The US president said he would make a more detailed case for action in Syria in an address to the nation this week after failing to gain a unified message of support following a meeting of the Group of 20 nations in Russia last week. Russian President Vladimir Putin said his country will assist Syria.

Bullish gold bets more than tripled since reaching a five-year low on June 25, CFTC data show. Speculators cut bearish wagers by 63% from a record 80,147 short contracts on July 9. Long wagers are up 13% in that time. The net-long position is 30% lower than a year earlier and tumbled 60% since reaching an historic high in August 2011. Gold is still 28% below the record $1,923.70 reached in September 2011. Eighteen analysts surveyed by Bloomberg last week said the metal would not exceed that level in the next two years and 11 predicted another high.

Prices fell 17% this year as some investors lost faith in bullion as a store of value and amid mounting speculation the US Federal Reserve will taper stimulus as economic growth accelerates.

Last week traders weighed reports showing increases for US manufacturing and services with weaker-than-forecast labour data for clues to whether Fed policy makers will begin slowing bond purchases at their meeting this month. Gold climbed 70% from December 2008 to June 2011 as the Fed pumped more than $2-trillion into the financial system by purchasing debt.

The Institute for Supply Management’s non-manufacturing index of services that make up about 90% of the US economy increased last month to the strongest since December 2005, data showed last Thursday.

US payrolls rose by 169,000 last month, trailing estimates, the labour department said the next day.
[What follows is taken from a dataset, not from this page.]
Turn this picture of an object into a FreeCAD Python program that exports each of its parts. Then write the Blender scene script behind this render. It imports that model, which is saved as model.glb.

Fed officials probably will go ahead with a plan to start reducing asset purchases, Bill Gross, manager of the world’s biggest bond mutual fund, said on Friday.

"People are feeling better about the future global economy, and at the same time, in part because of that, the Fed is going to start taking away the massive monetary easing," said James Paulsen, the Minneapolis-based chief investment strategist at Wells Capital Management, which oversees about $340bn of assets. "Massive monetary easing and uncertainty about the future global economy had been the two pillars under the gold market."

The federal open market committee meets next Tuesday and Wednesday. Gold tumbled a record 23% last quarter as strength in the US economy raised concern that the Fed will trim its bond buying. Holdings in global exchange-traded products backed by the metal are down 26% this year. Sales of gold coins by the US Mint fell to the lowest in six years last month, retreating for the fourth consecutive month.

Gold funds had outflows of $38m in the week ended last Wednesday, according to Simon Ringrose, the MD of sales for Cambridge, Massachusetts-based EPFR Global, which tracks money flows. Money managers added $500m to commodity funds, the EPFR data show. The net-long position in crude oil declined 3.6% to 305,971 contracts, the CFTC data show. West Texas Intermediate, the benchmark US grade, advanced 2.7% to $110.53 a barrel last week, the biggest gain since early July. Prices reached a two-year high on Friday as Russia’s pledge to assist Syria raised concern that escalating tension will disrupt supplies from the Middle East.

Investors decreased bullish copper holdings by 37% to 8,211 contracts. Futures rose 0.9% in New York last week. Stockpiles tracked by the London Metal Exchange fell 9.8% since the end of June.

A measure of net-long positions across 11 agricultural products fell 1.3% to 279,134 futures and options, the first decline since August 6. The S&P GSCI agriculture index of eight commodities rose 3.4% from the three-year low reached on August 7.

Wagers on a cocoa rally climbed 2.1% to 59,464 contracts, the highest since February 2008. Prices jumped 5.3% in New York last week on dry weather in Côte d’Ivoire and Ghana, the biggest producers.

The net-long position in soybeans climbed 15% to 159,438 contracts, the highest since November. The US government may cut its outlook for the domestic crop this week after hot, dry weather, analysts surveyed by Bloomberg said. The US agriculture department updates its forecast on Thursday.

The S&P GSCI index rose 8.7% since the end of June, poised for the biggest quarterly rally in a year. Goldman Sachs Group Incorporated raised its forecast for China’s economic growth this year to 7.6% from 7.4%, citing industrial growth and global demand, in a report last week.